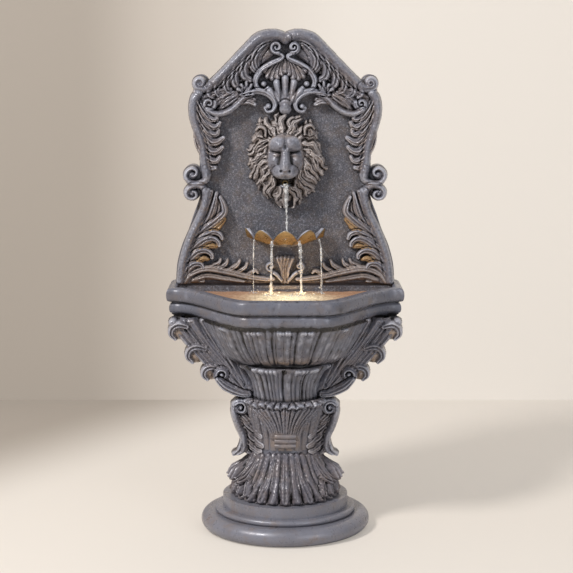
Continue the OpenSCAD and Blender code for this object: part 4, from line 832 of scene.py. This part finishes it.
def shell():
    turn = np.linspace(0, math.pi, 241)
    rib = np.abs(np.sin(LOBES * turn)) ** 0.75
    rings = []
    for s in np.linspace(0.1, 1, 26):
        p = shell_points(s, SHELL_DEEP * (1 - s ** 2.3), s ** 3, 0, turn)
        p[:, 2] -= (3.4 * (rib - 0.5) * s * (1 - smooth((s - 0.8) / 0.2))
                    + 0.5 * np.cos(30 * turn) * s)
        rings.append(p)
    for s in np.linspace(0.985, 0.1, 18):
        drop = SHELL_DEEP * (1 - s ** 2.3) - 7 * (1 - 0.72 * smooth((s - 0.72) / 0.27))
        p = shell_points(s * 0.93, drop, s ** 3, 2, turn)
        p[:, 2] -= 0.5 * np.cos(30 * turn) * s
        rings.append(p)
    pts = np.array(rings)
    n, m = pts.shape[:2]
    faces = grid_faces(n, m).tolist()
    # The wall's two ends at the panel, and its foot
    ends = [((k + 1) * m, k * m, (n - 1 - k) * m, (n - 2 - k) * m) for k in range(n // 2 - 1)]
    faces += [list(end) for end in ends]
    faces += [[b + m - 1, a + m - 1, d + m - 1, c + m - 1] for a, b, c, d in ends]
    faces += [[i, i + 1, (n - 1) * m + i + 1, (n - 1) * m + i] for i in range(m - 1)]
    flat = pts.reshape(-1, 3)
    flat[:, 1] = np.minimum(flat[:, 1], FIELD_Y)
    level = np.repeat(np.arange(n), m)
    # Ribs lighter and valleys darker, with a painted highlight along the rim's edge
    shade_and_wear = np.tile(rib - 0.62, n) * 1.2 + 0.5 * unit(1 - np.abs(level - 25) / 5)
    # Gold on the lobes' outsides paints the lamp's warm glow; the bowl under them and the inside
    # are plain
    index = [0 if 13 <= min(f) // m < 25 else 1 for f in faces]
    layers = {"shade_and_wear": shade_and_wear, "dust_and_glow": 0 * shade_and_wear}
    return add_mesh("shell_relief", flat, faces, [lamp_glow_gold, stone], layers, index)


declare(shell(), "shell_bowl")


# Basin: rings from the drain up its outside, over the rim and down to the pool's floor

FRONT_COLUMNS = 420
RIM_HALF_W, RIM_HALF_Y, RIM_BOW, RIM_CORNER = 304, 205, 225, 18
RIM_FLAT, RIM_SWEEP = 95, 195  # half width of the straight front, and of the curve beside it


def front_y(x, d):
    return -RIM_HALF_Y + d + RIM_BOW * smooth((np.abs(x) - RIM_FLAT + 0.58 * d) / RIM_SWEEP)


def rim_ring(d):
    """The outline at a distance d inside the rim, from the left end of the front all round."""
    w, back, r = RIM_HALF_W - d, RIM_HALF_Y - d, max(4, RIM_CORNER - d)
    side = float(front_y(np.array([w]), d)[0])
    x = np.linspace(-w, w, FRONT_COLUMNS + 1)
    turn = np.radians(np.linspace(0, 90, 9))[1:]
    parts = [
        np.column_stack([x, front_y(x, d)]),
        np.column_stack([np.full(31, w), np.linspace(side, back - r, 32)[1:]]),
        np.column_stack([w - r + r * np.cos(turn), back - r + r * np.sin(turn)]),
        np.column_stack([np.linspace(w - r, r - w, 81)[1:], np.full(80, back)]),
        np.column_stack([r - w - r * np.sin(turn), back - r + r * np.cos(turn)]),
        np.column_stack([np.full(30, -w), np.linspace(back - r, side, 32)[1:-1]]),
    ]
    return np.vstack(parts)


def ring_angles():
    """Each column's direction, evened out by its way along the rim."""
    p = rim_ring(0)
    i = np.arange(len(p))
    middle = FRONT_COLUMNS // 2
    a = np.degrees(np.arctan2(p[:, 1], p[:, 0]))
    a = np.where((i < middle) & (a > 0), a - 360, a)
    run = np.r_[0, np.cumsum(np.linalg.norm(np.diff(np.vstack([p, p[:1]]), axis=0), axis=1))]
    even = -90 + 360 * (run[:-1] - run[middle]) / run[-1]
    return np.radians(0.8 * a + 0.2 * even)


ANGLES = ring_angles()
AROUND = (np.degrees(ANGLES) + 90 + 180) % 360 - 180


def round_ring(r, z, ripple=0):
    r = r + ripple
    return np.column_stack([r * np.cos(ANGLES), r * np.sin(ANGLES), np.full(len(ANGLES), z)])


def band(d, z):
    return np.column_stack([rim_ring(d), np.full(len(ANGLES), z)])


def bowl_ring(t, z, grow, top_in):
    """A ring of the bowl at a share t of the way from its foot to the rim's outline."""
    s = np.sin(ANGLES)
    foot = np.column_stack([(150 + grow) * np.cos(ANGLES), (np.where(s < 0, 104, 175) + grow) * s])
    out = np.column_stack([np.cos(ANGLES), s])
    k = t ** 0.86
    p = foot * (1 - k) + (rim_ring(top_in) + out * np.reshape(grow, (-1, 1))) * k
    return np.column_stack([p, np.full(len(ANGLES), z)])


def away(at, shift=0.0):
    """How many degrees each column stands from each of the directions."""
    return np.abs((AROUND[:, None] + shift - at + 180) % 360 - 180)


class Grooves:
    """Uneven grooves round a body: each has its direction, depth and width."""

    def __init__(self, spacing, deep_ones, deep_width):
        at = np.cumsum(random.uniform(0.62, 1.38, int(360 / spacing) + 2)) * spacing - 180
        self.at = at[at < 180 - 0.4 * spacing]
        self.depth = random.uniform(0.35, 0.9, len(self.at))
        self.width = random.uniform(0.13, 0.2, len(self.at)) * spacing
        for u in deep_ones:
            near = np.argmin(np.abs(self.at - u))
            self.at[near], self.depth[near], self.width[near] = u, 1.3, deep_width
        self.spacing = spacing

    def cut(self, shift):
        """How deep each column is cut, and how far it stands up between its grooves."""
        gap = away(self.at, shift)
        ridge = unit(gap.min(1) / (0.5 * self.spacing)) ** 0.6
        return (self.depth * np.exp(-(gap / self.width) ** 2)).max(1), ridge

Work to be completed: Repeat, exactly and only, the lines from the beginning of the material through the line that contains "# Basin: rings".

Output for this task:
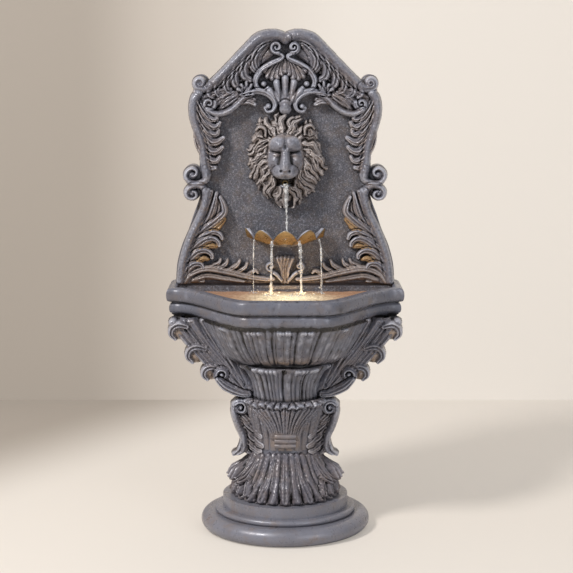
Continue the OpenSCAD and Blender code for this object: part 4, from line 832 of scene.py. This part finishes it.
def shell():
    turn = np.linspace(0, math.pi, 241)
    rib = np.abs(np.sin(LOBES * turn)) ** 0.75
    rings = []
    for s in np.linspace(0.1, 1, 26):
        p = shell_points(s, SHELL_DEEP * (1 - s ** 2.3), s ** 3, 0, turn)
        p[:, 2] -= (3.4 * (rib - 0.5) * s * (1 - smooth((s - 0.8) / 0.2))
                    + 0.5 * np.cos(30 * turn) * s)
        rings.append(p)
    for s in np.linspace(0.985, 0.1, 18):
        drop = SHELL_DEEP * (1 - s ** 2.3) - 7 * (1 - 0.72 * smooth((s - 0.72) / 0.27))
        p = shell_points(s * 0.93, drop, s ** 3, 2, turn)
        p[:, 2] -= 0.5 * np.cos(30 * turn) * s
        rings.append(p)
    pts = np.array(rings)
    n, m = pts.shape[:2]
    faces = grid_faces(n, m).tolist()
    # The wall's two ends at the panel, and its foot
    ends = [((k + 1) * m, k * m, (n - 1 - k) * m, (n - 2 - k) * m) for k in range(n // 2 - 1)]
    faces += [list(end) for end in ends]
    faces += [[b + m - 1, a + m - 1, d + m - 1, c + m - 1] for a, b, c, d in ends]
    faces += [[i, i + 1, (n - 1) * m + i + 1, (n - 1) * m + i] for i in range(m - 1)]
    flat = pts.reshape(-1, 3)
    flat[:, 1] = np.minimum(flat[:, 1], FIELD_Y)
    level = np.repeat(np.arange(n), m)
    # Ribs lighter and valleys darker, with a painted highlight along the rim's edge
    shade_and_wear = np.tile(rib - 0.62, n) * 1.2 + 0.5 * unit(1 - np.abs(level - 25) / 5)
    # Gold on the lobes' outsides paints the lamp's warm glow; the bowl under them and the inside
    # are plain
    index = [0 if 13 <= min(f) // m < 25 else 1 for f in faces]
    layers = {"shade_and_wear": shade_and_wear, "dust_and_glow": 0 * shade_and_wear}
    return add_mesh("shell_relief", flat, faces, [lamp_glow_gold, stone], layers, index)


declare(shell(), "shell_bowl")


# Basin: rings from the drain up its outside, over the rim and down to the pool's floor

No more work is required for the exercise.